Jazz Dance forms (evolved in dance halls) versus ballroom forms (created for ballroom competition format) are different in appearance. Jazz Dance forms include Lindy Hop, Balboa, Collegiate Shag, and Charleston.

Types of Competition[edit]

Dance competitions specify which forms are to be judged, and are generally available in four different formats:

  1. Strictly: One couple competing together in various heats, to randomly selected music, where no pre-choreographed steps are allowed.
  2. Jack and Jill: Where leaders and followers are randomly matched for the competition. In initial rounds, leaders and followers usually compete individually, but in final rounds, scoring depends on the ability of the partner you draw and your ability to work with that partner. Some competitions hold a Jill-and-Jack division where leaders must be women and followers must be men.
  3. Showcase: One couple competing together for a single song which has been previously choreographed.
  4. Classic: Similar to Showcase but with restrictions on lifts, drops, moves where one partner supports the weight of the other partner, and moves where the partners are not in physical contact.

Judging Criteria[edit]

Each form of Swing Dance, and each organization within those forms, will have various rules, but those most often used are pulled and adapted from Ballroom usage.

Judging for competition is based on the three "T's" (below) as well as showmanship[5] (unless the contest in question designates the audience as the deciding factor). The three "T's" consist of:

  1. Timing - Related to tempo & rhythm of the music.
  2. Teamwork - How well a leader and follower dance together and lead/follow dance variations.
  3. Technique - How clean and precise the cooperative dancing is executed.

Showmanship consists of presentation, creativity, costumes, and difficulty.

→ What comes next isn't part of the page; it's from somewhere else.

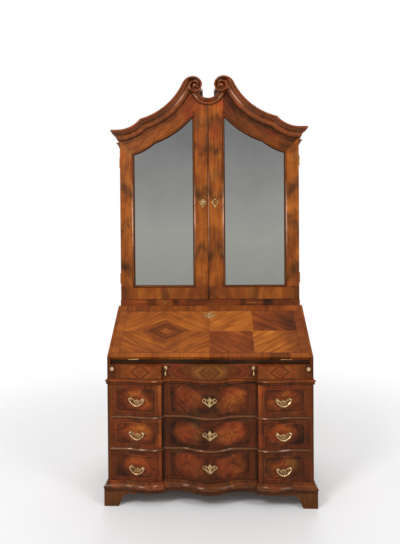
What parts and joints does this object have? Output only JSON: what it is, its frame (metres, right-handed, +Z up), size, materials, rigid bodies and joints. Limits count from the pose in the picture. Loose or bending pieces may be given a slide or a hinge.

It should be noted that Lindy Hop's most prestigious events have never used these criteria, usually having the simple judging value as who was the best/most-impressive Lindy Hop couple. The Harvest Moon Ball competition in New York City, The American Vernacular Jazz Institute's Hellzapoppin' Competition, and the Ultimate Lindy Hop Showdown all fall into this category.

Team Formations[edit]

Additionally a "Team Formation" division may also be specified at a competition. Under this category, a minimum of 3 to 5 couples (depending on individual competition rules) perform a pre-choreographed routine to a song of their choosing, where the group dances in synchronization and into different formations. This division is also judged using the three "T's" and showmanship; however the criteria now apply to the team as a whole.

Social swing dancing[edit]

Many, if not most, of the swing dances listed above are popular as social dances, with vibrant local communities that hold dances with DJs and live bands that play music most appropriate for the preferred dance style. There are frequently active local clubs and associations, classes with independent or studio-/school-affiliated teachers and workshops with visiting or local teachers. Most of these dance styles — as with many other styles — also feature special events, such as camps or Lindy exchanges.

Music[edit]

The historical development of particular swing dance styles was often in response to trends in popular music. For example, 1920s and solo Charleston was - and is - usually danced to 2/4 ragtime music or traditional jazz, Lindy Hop was danced to swing music (a kind of swinging jazz), and Lindy Charleston to either traditional or swing jazz. West Coast Swing is usually danced to Pop, R&B, Blues, or Funk. Western Swing and Push/Whip are usually danced to country and western or Blues music. There are local variations on these musical associations in each dance scene, often informed by local DJs, dance teachers and bands.

Modern swing dance bands active in the U.S. during the 1990s and 2000s include many contemporary jazz big bands, swing revival bands with a national presence such as Lavay Smith and Her Red Hot Skillet Lickers (based in San Francisco), and local/regional jazz bands that specialize in 1930s-1940s swing/Lindy dance music, such as The Swingout Big Band, White Heat Swing Orchestra, and Beantown Swing Orchestra (Boston), The Boilermaker Jazz Band (Pittsburgh), the Southside Aces (Minneapolis), Gordon Webster Septet (New York), Jonathan Stout and His Campus Five (Los Angeles) and The Jonathan Stout Orchestra featuring Hilary Alexander (Los Angeles), The Flat Cats (Chicago), Glenn Crytzer and his Syncopators (Seattle), the Solomon Douglas Swingtet (Seattle), The Gina Knight Orchestra (Chicago and Joliet, IL), the Solomon Douglas Swingtet and the Tom Cunningham Orchestra (Washington, D.C.), Sonoran Swing (Arizona), and The Bill Elliott Swing Orchestra (Los Angeles).